Describing Lord Carnwath’s analysis of the issue as “vital stuff”, he said that it changes what has been the orthodox approach to the “paragraph 49/14 conundrum”.

He added: “This is the highest court in the land telling us to be less legalistic about the way we frame our arguments as to the application of national and local policies to development proposals. The exercise is not so much a close technical examination as to whether policies are ‘relevant policies’ for the purposes of paragraph 49 but a weighing up of the consequences of a housing supply deficit against policies which are restricting that supply.

“We have all perhaps been guilty, spurred on particularly by the Supreme Court itself in Tesco v Dundee, of seeking too often to reduce matters of planning judgment to narrow points of legal interpretation. It is a habit we need to break.”

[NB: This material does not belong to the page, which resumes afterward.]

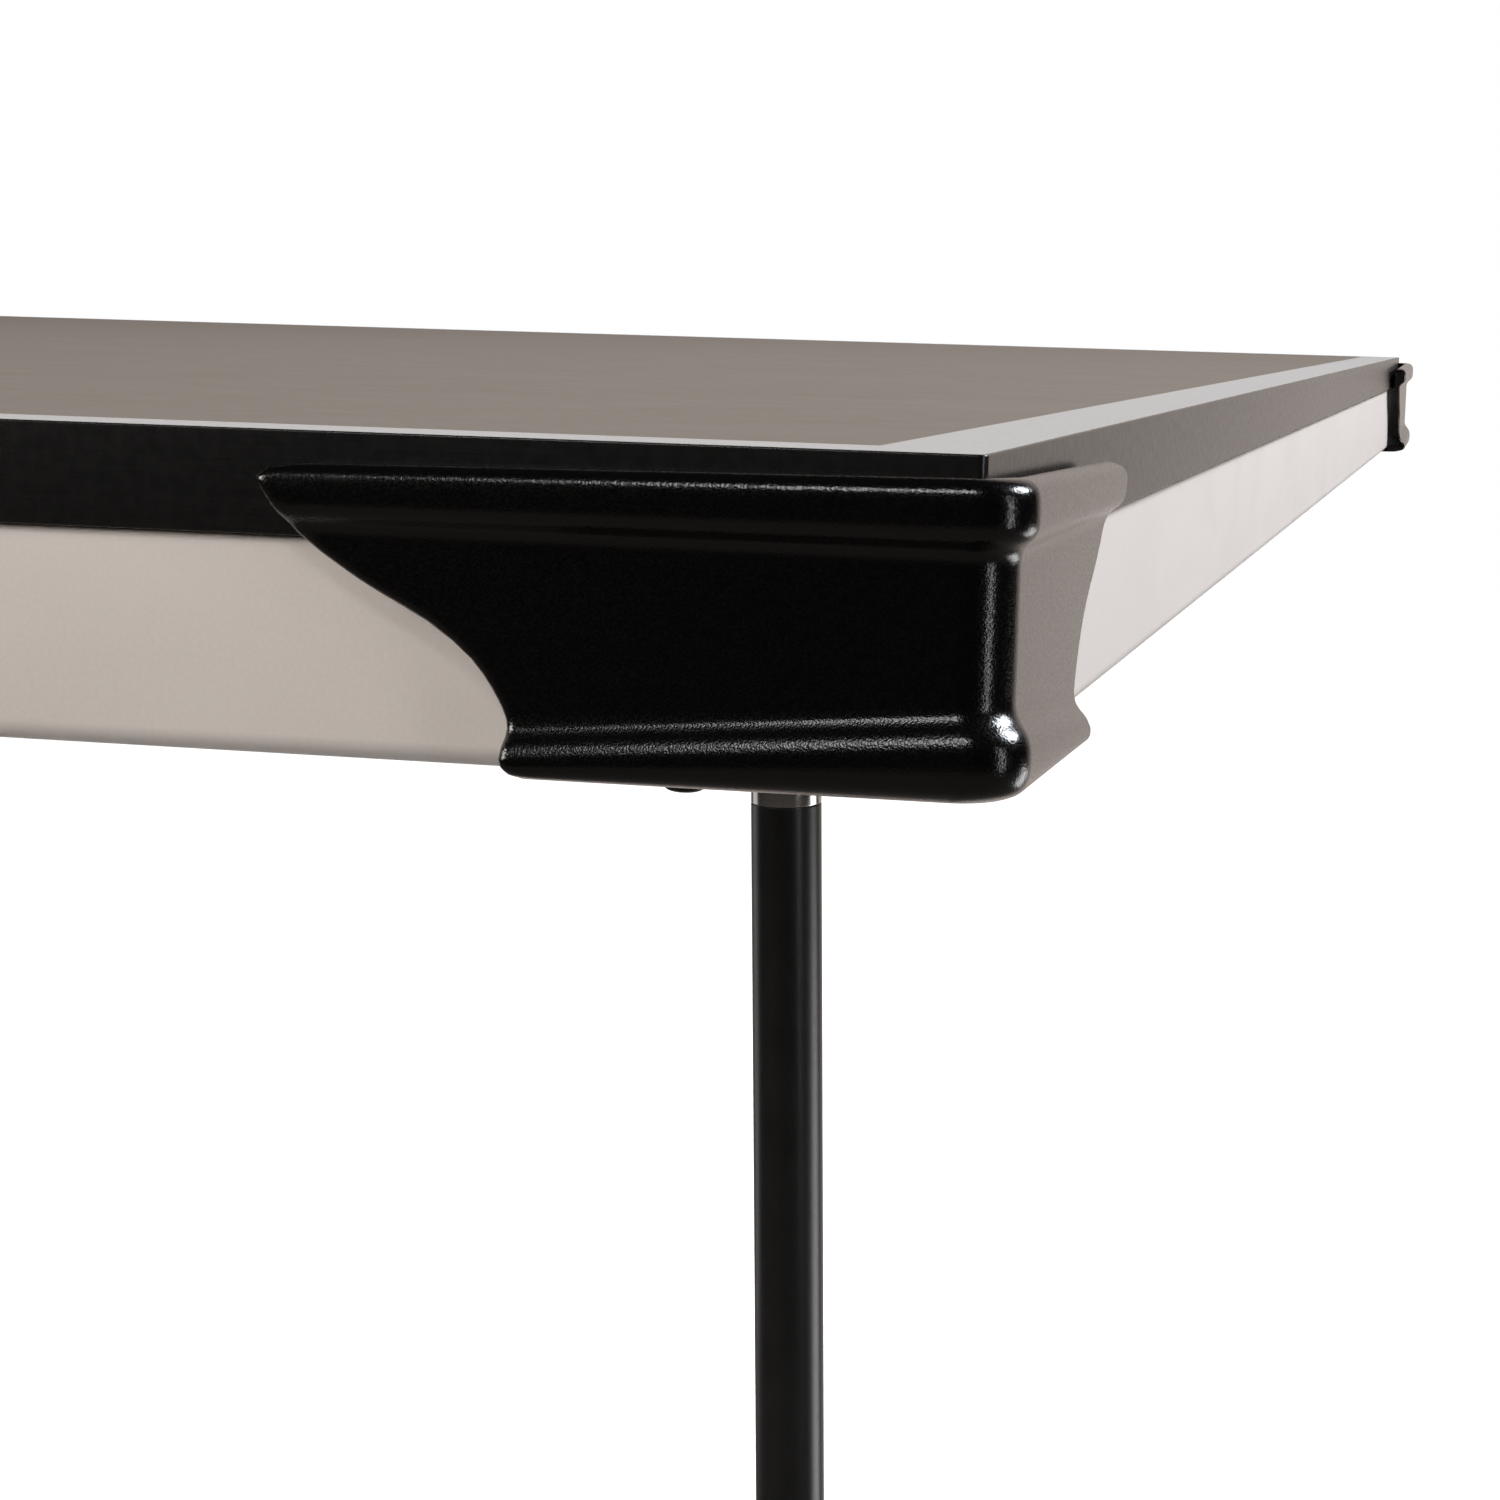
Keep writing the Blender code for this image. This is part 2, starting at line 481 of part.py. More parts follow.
def build_hinges():
    pin_frame = Matrix.Translation((0, HINGE_Y, HINGE_Z)) @ ALONG_X
    under = TOP_Z - BOARD_T - GAP
    for side, sx in (("left", -1), ("right", 1)):
        x0, x1 = sx * HINGE_X - HINGE_W / 2, sx * HINGE_X + HINGE_W / 2
        third = HINGE_W / 3
        bore = PIN_R + PIN_CLEARANCE

        upper = add_box(bmesh.new(), (x0, HINGE_Y - 0.030, under - 0.002), (x1, HINGE_Y + 0.001, under))
        upper = add_part(f"hinge_leaf_top_{side}", upper, "steel", (sx * HINGE_X, HINGE_Y, HINGE_Z))
        knuckles = bmesh.new()
        for a, b in ((x0, x0 + third - 0.0004), (x1 - third + 0.0004, x1)):
            add_cylinder(knuckles, KNUCKLE_R, a, b, pin_frame, 32)
        combine(upper, knuckles, "UNION")
        relief = add_box(bmesh.new(), (x0 + third - 0.0004, HINGE_Y - 0.0075, HINGE_Z - 0.01),
                         (x1 - third + 0.0004, HINGE_Y + 0.01, HINGE_Z + 0.01))
        combine(upper, relief, "DIFFERENCE")
        combine(upper, add_cylinder(bmesh.new(), bore, x0 - 0.01, x1 + 0.01, pin_frame, 32), "DIFFERENCE")

        face = LEG_Y["front"] - RAIL_W / 2 - GAP
        lower = add_box(bmesh.new(), (x0 + third + 0.0004, face - 0.0025, TOP_Z - 0.066),
                        (x1 - third - 0.0004, face, HINGE_Z + 0.001))
        lower = add_part(f"hinge_leaf_base_{side}", lower, "steel", (sx * HINGE_X, HINGE_Y, HINGE_Z))
        combine(lower, add_cylinder(bmesh.new(), KNUCKLE_R, x0 + third + 0.0004, x1 - third - 0.0004,
                                    pin_frame, 32), "UNION")
        combine(lower, add_cylinder(bmesh.new(), bore, x0 - 0.01, x1 + 0.01, pin_frame, 32), "DIFFERENCE")
        pin = [(0.0, x0 - 0.0025), (0.0032, x0 - 0.0025), (0.0040, x0 - 0.0015), (0.0040, x0 - 0.0004),
               (PIN_R, x0 - 0.0004), (PIN_R, x1 + 0.001), (0.0, x1 + 0.001)]
        add_part(f"hinge_pin_{side}", add_revolve(bmesh.new(), pin, pin_frame, 32), "steel",
                 (sx * HINGE_X, HINGE_Y, HINGE_Z))


def arc_band(r_in, r_out, low_deg, high_deg, steps, round_ends):
    """Outline of a curved band about the hinge axis as (y, z), angles from +Y; optional round ends."""
    def at(radius, angle):
        return (HINGE_Y + radius * math.cos(angle), HINGE_Z + radius * math.sin(angle))
    low, high = math.radians(low_deg), math.radians(high_deg)
    angles = [low + (high - low) * k / steps for k in range(steps + 1)]
    outline = [at(r_in, a) for a in reversed(angles)] + [at(r_out, a) for a in angles]
    if round_ends:
        mid, half = (r_in + r_out) / 2, (r_out - r_in) / 2
        start, end = [], []
        for k in range(1, 8):
            turn = math.pi * k / 8
            for bulge, angle, sign in ((start, low, -1), (end, high, 1)):
                cy, cz = at(mid, angle)
                radial = (math.cos(angle), math.sin(angle))
                around = (-math.sin(angle) * sign, math.cos(angle) * sign)
                spread = half * math.cos(turn) * (-1 if sign < 0 else 1)
                lift = half * math.sin(turn)
                bulge.append((cy + radial[0] * spread + around[0] * lift,
                              cz + radial[1] * spread + around[1] * lift))
        count = len(angles)
        outline = outline[:count] + start + outline[count:] + end
    return outline


def build_tilt_clamps():
    rest = math.degrees(math.atan2(BOLT_Z - HINGE_Z, bolt_y() - HINGE_Y))
    under = TOP_Z - BOARD_T - GAP
    y_bolt = bolt_y()
    for side, sx in (("left", -1), ("right", 1)):
        x_mid = sx * QUADRANT_X
        xa, xb = x_mid - QUADRANT_T / 2, x_mid + QUADRANT_T / 2
        band = arc_band(QUADRANT_R - QUADRANT_HALF, QUADRANT_R + QUADRANT_HALF,
                        rest - TILT_MAX - 3.5, rest, 28, False)
        part = add_part(f"quadrant_{side}", add_prism(bmesh.new(), band, xa, xb, ALONG_X), "steel",
                        (x_mid, HINGE_Y, HINGE_Z))
        web = bmesh.new()
        add_box(web, (xa, y_bolt - 0.026, BOLT_Z - 0.004), (xb, y_bolt + 0.026, under))
        combine(part, web, "UNION")
        inner = xa if sx > 0 else xb
        flange = sorted((inner, inner - sx * 0.022))
        combine(part, add_box(bmesh.new(), (flange[0], y_bolt - 0.026, under - 0.003),
                              (flange[1], y_bolt + 0.026, under)), "UNION")
        slot = arc_band(QUADRANT_R - SLOT_HALF, QUADRANT_R + SLOT_HALF, rest - TILT_MAX - 0.4, rest + 0.4, 40, True)
        combine(part, add_prism(bmesh.new(), slot, xa - 0.004, xb + 0.004, ALONG_X), "DIFFERENCE")

        head = sx * (LEG_X + RAIL_W / 2 + GAP)
        tip = sx * (QUADRANT_X - 0.0185)
        hexagon = [(0.0065 * math.cos(math.radians(60 * k)) + y_bolt, 0.0065 * math.sin(math.radians(60 * k)) + BOLT_Z)
                   for k in range(6)]
        bolt = add_prism(bmesh.new(), hexagon, *sorted((head, head + sx * 0.005)), ALONG_X)
        bolt = add_part(f"tilt_bolt_{side}", bolt, "steel", (head, y_bolt, BOLT_Z))
        shank = add_cylinder(bmesh.new(), BOLT_R, *sorted((head + sx * 0.002, tip)),
                             Matrix.Translation((0, y_bolt, BOLT_Z)) @ ALONG_X, 32)
        combine(bolt, shank, "UNION")

        start = sx * (QUADRANT_X - QUADRANT_T / 2 - 0.0006)
        frame = axes_frame((start, y_bolt, BOLT_Z), (0, 0, 1), (-sx, 0, 0))
        knob = lobed_knob(bmesh.new(), frame, 5, 0.0200, 0.0040,
                          ((0.0, 0.55, 0.0), (0.0050, 0.52, 0.0), (0.0090, 0.90, 1.0), (0.0110, 1.0, 1.0),
                           (0.0200, 1.0, 1.0), (0.0225, 0.93, 1.0), (0.0240, 0.75, 0.8)))
        part = add_part(f"tilt_knob_{side}", knob, "knob", (start, y_bolt, BOLT_Z))
        combine(part, add_cylinder(bmesh.new(), BOLT_R + 0.00005, -0.01, 0.0190, frame, 32), "DIFFERENCE")


def main():
    clear_scene()
    build_board()
    build_aprons()
    build_ledge()
    build_caps()
    build_rails()
    for row in ("front", "rear"):
        for side, sx in (("left", -1), ("right", 1)):
            build_leg(sx, side, row)
    build_hinges()
    build_tilt_clamps()


main()
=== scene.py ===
"""Looks of the drafting table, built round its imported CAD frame."""
import math

import bmesh
import bpy
from mathutils import Matrix, Vector

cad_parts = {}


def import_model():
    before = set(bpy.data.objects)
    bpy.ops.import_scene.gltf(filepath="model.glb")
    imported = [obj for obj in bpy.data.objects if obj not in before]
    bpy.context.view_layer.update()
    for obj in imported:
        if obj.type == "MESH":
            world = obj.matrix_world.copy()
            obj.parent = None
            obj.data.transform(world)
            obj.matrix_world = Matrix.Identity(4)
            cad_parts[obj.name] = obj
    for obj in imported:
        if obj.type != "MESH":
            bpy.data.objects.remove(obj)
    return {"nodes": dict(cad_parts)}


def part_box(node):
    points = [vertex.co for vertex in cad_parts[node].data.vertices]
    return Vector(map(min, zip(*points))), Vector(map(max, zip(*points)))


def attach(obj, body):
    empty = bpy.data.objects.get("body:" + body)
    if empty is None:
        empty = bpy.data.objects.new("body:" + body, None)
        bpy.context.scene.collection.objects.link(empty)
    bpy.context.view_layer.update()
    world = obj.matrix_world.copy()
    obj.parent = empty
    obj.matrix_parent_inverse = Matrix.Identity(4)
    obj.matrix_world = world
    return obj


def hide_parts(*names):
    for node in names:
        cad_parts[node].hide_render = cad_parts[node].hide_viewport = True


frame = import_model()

SCENE = bpy.context.scene
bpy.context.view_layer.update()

# -------- sizes read from the frame, in metres
BOARD_LOW, BOARD_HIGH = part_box("board")
LENGTH, DEPTH = BOARD_HIGH.x - BOARD_LOW.x, BOARD_HIGH.y - BOARD_LOW.y
TOP_Z, BOARD_T = BOARD_HIGH.z, BOARD_HIGH.z - BOARD_LOW.z
UNDERSIDE_Z = TOP_Z - BOARD_T       # under face of the board
FIT_GAP = 0.0003                    # play between pieces that are screwed together
BORDER = 0.0195                     # width of the pale line round the drawing surface
BORDER_SOFT = 0.00012               # half width of its soft inner edge
RAIL_WALL = 0.0020                  # wall of the sub-frame's tubes
WASHER_T = 0.0012                   # thickness of the washers under bolt heads
MM = 0.001


# -------- material nodes
NOISE_SPAN = (0.3, 0.7)             # most of a noise texture's values lie between these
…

Jonathan Clay of Cornerstone Barristers, who was instructed by Suffolk Coastal District Council throughout the proceedings, said that while the appeals were dismissed, the local authorities had in fact been successful on its main argument that local plan policies restricting development in the countryside and seeking to encourage new development only within settlement boundaries are not “policies for the supply of housing”. He said that this is seen as a very important protection of the environment in his client’s district. 

Clay said: “This is a welcome decision not only for the clarity that it brings to a complex and much fought over area of planning law and policy, but also because it asserts in the clearest terms the primacy of the development plan and the policies of the Local Plan through which local people can shape and protect their own environment while accommodating the development they need.”

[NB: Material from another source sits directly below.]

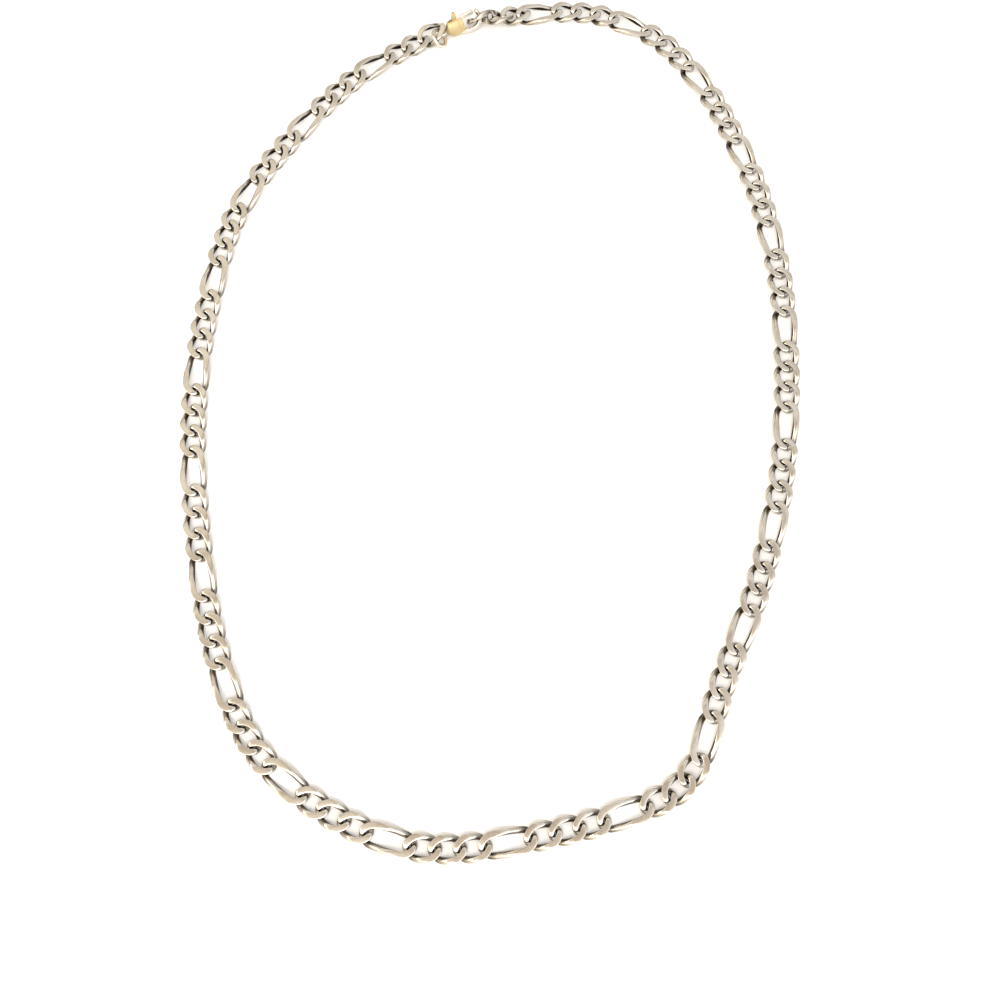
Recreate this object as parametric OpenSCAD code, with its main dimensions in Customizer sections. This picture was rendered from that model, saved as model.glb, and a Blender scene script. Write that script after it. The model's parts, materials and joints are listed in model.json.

In his written judgment, Lord Carnwath said that the primary purpose of paragraph 49 is simply to act as a trigger to the operation of the “tilted balance” in respect of the presumption in favour of sustainable development under paragraph 14.

He said: “It is important to understand how that is intended to work in practice. The general effect is reasonably clear. In the absence of relevant or up-to-date development plan policies, the balance is tilted in favour of the grant of permission, except where the benefits are ‘significantly and demonstrably’ outweighed by the adverse effects, or where ‘specific policies’ indicate otherwise.”

He did not see any justification for substituting the word “affecting” for “for”, so as to catch any out-of-date policy affecting housing as within the definition.

But he added: “This may be regarded as adopting the ‘narrow’ meaning, contrary to the conclusion of the Court of Appeal. However, this should not be seen as leading, as the lower courts seem to have thought, to the need for a legalistic exercise to decide whether individual policies do or do not come within the expression. The important question is not how to define individual policies, but whether the result is a five-year supply in accordance with the objectives set by paragraph 47. If there is a failure in that respect, it matters not whether the failure is because of the inadequacies of the policies specifically concerned with housing provision, or because of the over-restrictive nature of other non-housing policies. The shortfall is enough to trigger the operation of the second part of paragraph 14.”

The authorities argued throughout in favour of a narrower definition of paragraph 49, limiting it to policies dealing only with the numbers and distribution of new housing, and excluding any other policies of the development plan dealing generally with the disposition or restriction of new development in the authority’s area.